Le programme annonçait que le rôle de Don José serait chanté par M. Boulo, le ténor spécialement chargé du service des matinées, et des représentations des dimanches et fêtes. Un imprévu empêche M. Boulo de jouer : on le remplace par M. Viviany dont l’insuffisance a été constatée par tous nos confrères ; le premier acte, avec cet interprète du dernier moment, a presque été tolérable ; mais, au second, ce fut un désastre ; le malheureux ténor nous a donné une série de la et de si bémol dont un seul aurait déchaîné une tempête au temps heureux où il était permis de siffler au théâtre sans mériter pour cela l’épithète de réactionnaire et de clérical.

Les autres artistes ont traité également avec la plus grand désinvolture le bon public assez nigaud pour venir au théâtre le jour de l’an et MM. Merle-Forest et Vialas, pendant l’arrivée de Don José à l’auberge de Lilas Bastia, ont échangé une conversation, non prévue par Mérimée et dont les facéties de circonstance, monnaie courante au café-chantant du cours Gambetta, ne sauraient être tolérées sur notre Première Scène Municipale.

L’orchestre était dirigé par son second chef ; c’est dire que toute la soirée a été entre les cordes, les bois, les cuivres, et les artistes de la scène, une course handicapée dont les spectateurs furent les témoins attristés.

Il est vraiment regrettable que la régie municipale nous offre journellement les petits scandales artistiques tant reprochés à la directin Tournié.

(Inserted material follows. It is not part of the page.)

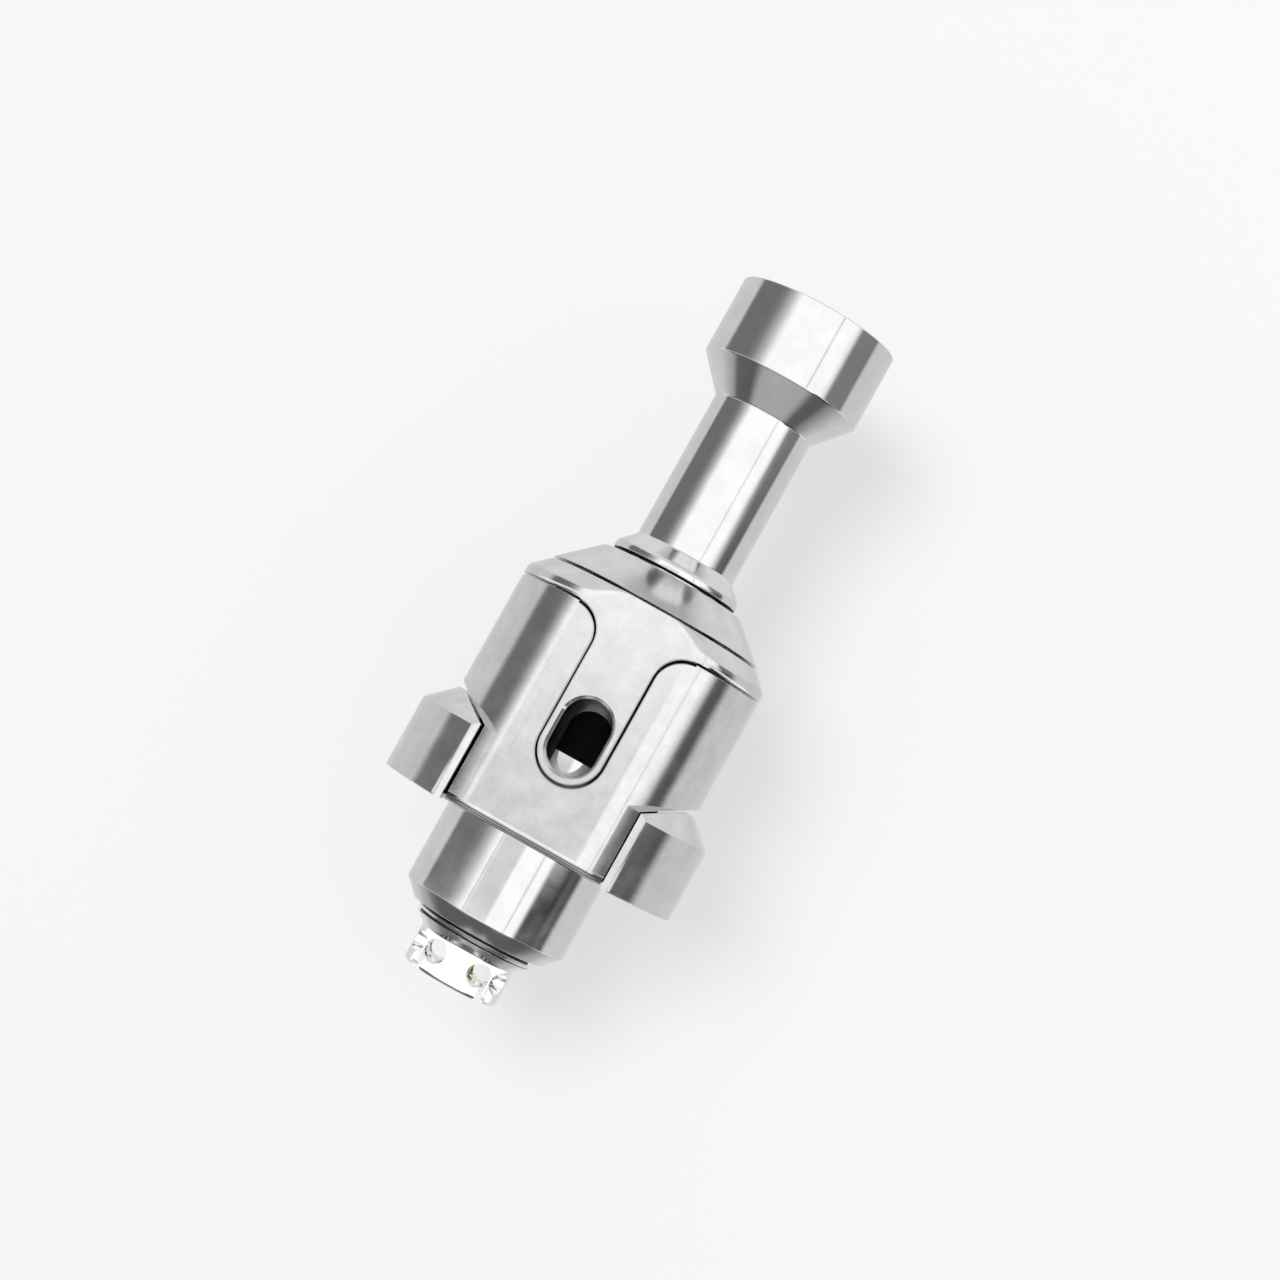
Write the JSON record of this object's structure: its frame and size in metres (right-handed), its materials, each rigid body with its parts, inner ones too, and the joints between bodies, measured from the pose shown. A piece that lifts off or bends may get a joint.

Partisan en principe du système actuel appliqué à notre Théâtre nous ne pouvons dissimuler notre mécontentement en constatant de pareils procédés : que M. le Maire médite donc soigneusement le remarquable rapport qu’il rédigea naguère sur la question des Théâtres !

Léon Vallas.

Après Mlle Janssen et Mme Charles Mazarin, Mlle Claessen a repris samedi le rôle d’Elsa dans Lohengrin. Cette artiste, dont notre chroniqueur théâtral dit plus haut la louange, à l’occasion de la représentation de Faust, a été excellente de tous points, et elle s’est certainement montrée – après Mlle Janssen, interprète idéale de l’héroïne wagnérienne, – la meilleure Elsa que nous ayons vue à Lyon.